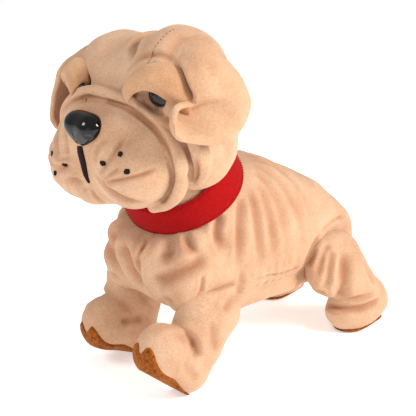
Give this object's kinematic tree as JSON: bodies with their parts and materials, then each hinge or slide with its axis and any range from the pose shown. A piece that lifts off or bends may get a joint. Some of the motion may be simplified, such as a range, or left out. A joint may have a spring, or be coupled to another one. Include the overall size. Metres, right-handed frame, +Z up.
{
  "type": "interactive plush puppy",
  "caption": "Walking plush puppy with a folded muzzle, hanging ears, felt collar and paw pads over a geared plastic chassis.",
  "frame": {"origin": "on the ground under the middle of the bounding box", "axes": "+Z up, -Y the way the nose points, +X the puppy's left"},
  "size_m": [0.1492, 0.258, 0.251],
  "materials": {
    "plush": "short velour pile",
    "felt": "matt felt",
    "pad_cloth": "short brushed pile",
    "gloss_black": "high gloss",
    "stuffing": "loose polyester fibre",
    "case_plastic": "moulded, fine texture",
    "gear_plastic": "moulded, smooth",
    "steel": "plated",
    "brass": "turned",
    "board": "coated circuit board",
    "dark_plastic": "moulded",
    "cell_sleeve": "printed sleeve, plain colour"
  },
  "bodies": {
    "torso": {"torso_plush": "plush", "collar": "felt", "chassis_left_shell": "case_plastic", "chassis_right_shell": "case_plastic", "gearbox_inner_plate": "case_plastic", "gearbox_outer_plate": "case_plastic", "battery_tray": "case_plastic", "neck_column": "case_plastic", "chassis_screw_front": "steel", "chassis_screw_rear": "steel", "motor": "steel", "battery_contact_front": "steel", "battery_contact_rear": "steel", "neck_pivot_pin": "steel", "front_hip_pin_left": "steel", "front_hip_pin_right": "steel", "rear_hip_pin_left": "steel", "rear_hip_pin_right": "steel", "circuit_board": "board", "speaker": "dark_plastic", "power_switch_housing": "dark_plastic", "battery_1": "cell_sleeve", "battery_2": "cell_sleeve"},
    "left_front_leg": {"front_leg_core_left": "case_plastic", "front_leg_plush_left": "plush", "front_paw_pad_left": "pad_cloth"},
    "right_front_leg": {"front_leg_core_right": "case_plastic", "front_leg_plush_right": "plush", "front_paw_pad_right": "pad_cloth"},
    "left_rear_leg": {"rear_leg_core_left": "case_plastic", "rear_leg_plush_left": "plush", "rear_paw_pad_left": "pad_cloth"},
    "right_rear_leg": {"rear_leg_core_right": "case_plastic", "rear_leg_plush_right": "plush", "rear_paw_pad_right": "pad_cloth"},
    "left_link_rod": {"link_rod_left": "case_plastic"},
    "right_link_rod": {"link_rod_right": "case_plastic"},
    "motor_shaft": {"motor_pinion": "brass"},
    "first_gear": {"compound_gear_1": "gear_plastic"},
    "second_gear": {"compound_gear_2": "gear_plastic"},
    "crank": {"crank_gear": "gear_plastic", "crank_shaft": "steel"},
    "head": {"neck_socket": "case_plastic", "head_stuffing": "stuffing", "head_plush": "plush", "muzzle_plush": "plush", "nose": "gloss_black", "eye_left": "gloss_black", "eye_right": "gloss_black", "brow_fold_left": "plush", "brow_fold_right": "plush", "ear_left": "plush", "ear_right": "plush"},
    "tail": {"tail_core": "case_plastic", "tail_plush": "plush"},
    "power_switch": {"power_switch_slider": "dark_plastic"},
    "battery_cover": {"battery_door": "case_plastic", "battery_door_screw": "steel"}
  },
  "joints": [
    {"name": "left_front_leg_swing", "type": "hinge", "parent": "torso", "child": "left_front_leg", "pos_m": [0.031, -0.061, 0.068], "axis": [-1, 0, 0], "range_deg": [-20, 2]},
    {"name": "right_front_leg_swing", "type": "hinge", "parent": "torso", "child": "right_front_leg", "pos_m": [-0.031, -0.061, 0.068], "axis": [-1, 0, 0], "range_deg": [-2, 20]},
    {"name": "left_rear_leg_swing", "type": "hinge", "parent": "torso", "child": "left_rear_leg", "pos_m": [0.031, 0.083, 0.06], "axis": [-1, 0, 0], "range_deg": [-20, 2]},
    {"name": "right_rear_leg_swing", "type": "hinge", "parent": "torso", "child": "right_rear_leg", "pos_m": [-0.031, 0.083, 0.06], "axis": [-1, 0, 0], "range_deg": [-2, 20]},
    {"name": "left_link_rod_pivot", "type": "hinge", "parent": "left_front_leg", "child": "left_link_rod", "pos_m": [0.029, -0.05523, 0.07654], "axis": [-1, 0, 0], "range_deg": [-2, 20]},
    {"name": "right_link_rod_pivot", "type": "hinge", "parent": "right_front_leg", "child": "right_link_rod", "pos_m": [-0.029, -0.05815, 0.0779], "axis": [-1, 0, 0], "range_deg": [-20, 2]},
    {"name": "motor_spin", "type": "hinge", "parent": "torso", "child": "motor_shaft", "pos_m": [0.007, -0.01762, 0.07793], "axis": [1, 0, 0], "continuous": true},
    {"name": "first_gear_spin", "type": "hinge", "parent": "torso", "child": "first_gear", "pos_m": [0.01, -0.0289, 0.08204], "axis": [1, 0, 0], "continuous": true},
    {"name": "second_gear_spin", "type": "hinge", "parent": "torso", "child": "second_gear", "pos_m": [0.01, -0.04059, 0.08474], "axis": [1, 0, 0], "continuous": true},
    {"name": "crank_spin", "type": "hinge", "parent": "torso", "child": "crank", "pos_m": [0, -0.0525, 0.0862], "axis": [1, 0, 0], "continuous": true},
    {"name": "head_nod", "type": "hinge", "parent": "torso", "child": "head", "pos_m": [0, -0.044, 0.143], "axis": [1, 0, 0], "range_deg": [-8, 8]},
    {"name": "tail_wag", "type": "hinge", "parent": "torso", "child": "tail", "pos_m": [0, 0.097, 0.072], "axis": [0, 1, 0], "range_deg": [-12, 12]},
    {"name": "power_switch_slide", "type": "slide", "parent": "torso", "child": "power_switch", "axis": [1, 0, 0], "range_m": [-0.0015, 0.0015]},
    {"name": "battery_cover_removal", "type": "slide", "parent": "torso", "child": "battery_cover", "axis": [0, 0, -1], "range_m": [0, 0.03]}
  ],
  "couplings": [
    {"joint": "right_front_leg_swing", "follows": "left_front_leg_swing", "ratio": -1},
    {"joint": "left_rear_leg_swing", "follows": "left_front_leg_swing", "ratio": 1},
    {"joint": "right_rear_leg_swing", "follows": "left_front_leg_swing", "ratio": -1},
    {"joint": "left_link_rod_pivot", "follows": "left_front_leg_swing", "ratio": -1},
    {"joint": "right_link_rod_pivot", "follows": "left_front_leg_swing", "ratio": 1},
    {"joint": "first_gear_spin", "follows": "motor_spin", "ratio": -0.33333},
    {"joint": "second_gear_spin", "follows": "motor_spin", "ratio": 0.11111},
    {"joint": "crank_spin", "follows": "motor_spin", "ratio": -0.037037}
  ]
}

**Task requirements**
List each line in the listing that contains the string "with".

**Finished exercise**
Give this object's kinematic tree as JSON: bodies with their parts and materials, then each hinge or slide with its axis and any range from the pose shown. A piece that lifts off or bends may get a joint. Some of the motion may be simplified, such as a range, or left out. A joint may have a spring, or be coupled to another one. Include the overall size. Metres, right-handed frame, +Z up.
  "caption": "Walking plush puppy with a folded muzzle, hanging ears, felt collar and paw pads over a geared plastic chassis.",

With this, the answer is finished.